I brought a Raspberry Pi Zero on Friday because it was really hyped up and it was also very cheap. I brought mine from The Pi Hut, I got the Zero + Essentials Kit variation (which costed £10.25 at the time of purchase).

First Impressions

My first impression of the Pi Zero was that it was extremely small. The only place I had seen it is in magazines which made it look bigger. When I first booted it up it took a while making me think it was going to be quite slow but once it was booted up it seemed quite snappy (in bash/command line mode).

Setup

  • I first plugged in the HDMI adapter then a (powered) HDMI to VGA adapter as my monitor is VGA.
  • Next, I plugged in my OTG cable then plugged that into a powered USB Hub which I had my keyboard, mouse and Wi-Fi dongle connected.
  • Then, I inserted my microSD card which I had put Raspbian on (I used the lite version (which has no desktop gui) as I like to run my Pi's headless and its more fun to learn bash :))
  • I plugged in the power then waited for it to boot up for the first time.
  • I typed in pi for the username and raspberry for the password.
  • I then expanded the filesystem to use the whole of my SD card by typing sudo raspi-config then selecting 'Expand Filesystem'.
  • I then finished by rebooting the Pi.
  • I then set up the Wi-Fi by: (using this article)
  • Scanning for networks using sudo iwlist wlan0 scan but as I already knew my Wi-Fi SSID and Password it was unnecessary. The ESSID part is the SSID you need for later
  • Opening the configuration file by typing sudo nano /etc/wpa_supplicant/wpa_supplicant.conf.
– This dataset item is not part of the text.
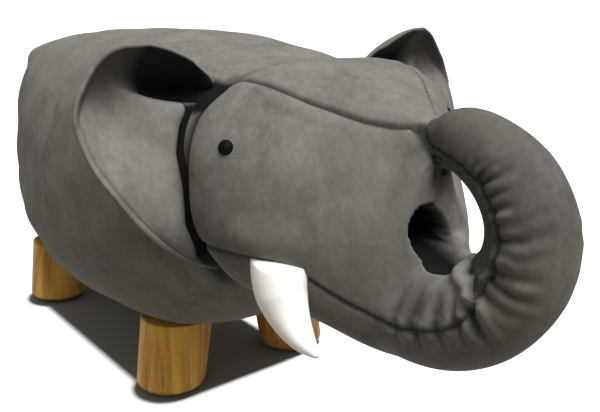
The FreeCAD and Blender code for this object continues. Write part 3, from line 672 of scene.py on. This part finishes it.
def add_mesh(name, points, faces, material, **values):
    """One smooth piece from points in millimetres, with values for its points."""
    mesh = bpy.data.meshes.new(name)
    mesh.from_pydata((np.asarray(points) / 1000).tolist(), [], [tuple(map(int, face)) for face in faces])
    mesh.polygons.foreach_set("use_smooth", [True] * len(mesh.polygons))
    for key, value in values.items():
        mesh.attributes.new(key, "FLOAT", "POINT").data.foreach_set("value", np.asarray(value, np.float32))
    mesh.materials.append(material)
    mesh.update()
    piece = bpy.data.objects.new(name, mesh)
    bpy.context.scene.collection.objects.link(piece)
    return piece


centres = points[quads].mean(1)
strip_face = (from_strip[quads].mean(1) < 0) & strip_near[quads].all(1)
panel = panel_of(centres, strip_face)

# The panels' edges are drawn straight along their seams.
pairs = np.sort(np.concatenate([quads[:, [i, (i + 1) % 4]] for i in range(4)]), axis=1)
owner = np.tile(panel, 4)
order = np.lexsort((pairs[:, 1], pairs[:, 0]))
pairs, owner = pairs[order], owner[order]
seam_edges = pairs[::2][owner[::2] != owner[1::2]]
for step in range(8):
    total, count = np.zeros_like(points), np.zeros(len(points))
    for one, two in ((0, 1), (1, 0)):
        np.add.at(total, seam_edges[:, one], points[seam_edges[:, two]])
        np.add.at(count, seam_edges[:, one], 1)
    on_seam = count > 1
    points[on_seam] += 0.5 * (total[on_seam] / count[on_seam][:, None] - points[on_seam])
panel_pieces = [
    ("rump_panel_cloth", ["rump_panel", "rear_foam"]),
    ("back_cloth", ["back_cover", "seat_foam", "side_foam_left", "side_foam_right", "front_foam"]),
    ("cheek_left_cloth", ["cheek_left"]),
    ("cheek_right_cloth", ["cheek_right"]),
    ("trunk_cloth", ["trunk_cover", "trunk_stuffing", "head_stuffing"]),
    ("trunk_strip_cloth", ["trunk_inner_strip"])]
for number, (name, nodes) in enumerate(panel_pieces):
    faces = quads[panel == number]
    used, faces_new = np.unique(faces, return_inverse=True)
    piece = add_mesh(name, points[used], faces_new.reshape(-1, 4), cover_cloth, seam=dark_seam[used],
                     stitch=stitch[used], tone=nap_tone[used])
    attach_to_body(piece, "stool")
    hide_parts(*nodes)

# Ears
# Two layers of the cover cloth over a thin pad, sewn round a rolled rim and caught in the neck
# seam. The lower half faces up and forward; the top is scooped back under a rim that rolls over.
ear_edges = np.array([
    # height, inner across, outer across, rim's set-back
    (163, 92, 97, 0), (175, 95, 119, -8), (186, 96, 137, -13), (198, 97, 151, -15), (211, 97, 163, -15),
    (225, 97, 173, -11), (238, 97, 180, -6), (251, 97, 187, 4), (268, 96, 191, 13), (284, 92, 192, 21),
    (292, 86, 190, 23), (299, 80, 187.5, 25), (305, 78, 184.5, 26), (311, 83, 180.5, 27),
    (317, 91, 176.5, 27), (323, 101, 172, 27), (328, 111, 167, 26), (331.5, 120, 162.5, 26),
    (334, 128, 157, 25), (335.5, 135, 150, 24)])
ear_foot, ear_height = ear_edges[0, 0], ear_edges[-1, 0] - ear_edges[0, 0]
scoop_depth, dish_depth, tuck_depth, roll_depth = 23, 13, 17, 9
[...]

Then going to the bottom of the file and adding:
network={
    ssid="ssid of your network"
    psk="password of your network"
}
  • Next, I updated the apt packages by typing sudo apt-get update. You could also do sudo apt-get upgrade if your image is a bit old.
  • As I had no desktop, I decided to install Lynx. A web browser that can be used in the command line. You can install it by typing sudo apt-get install lynx. Then opening it by typing lynx.

Overall the Raspberry Pi Zero is great for the £5 price tag but can set you back a little more for the adapters. It is very small so can be used for projects when a traditional Pi is too big.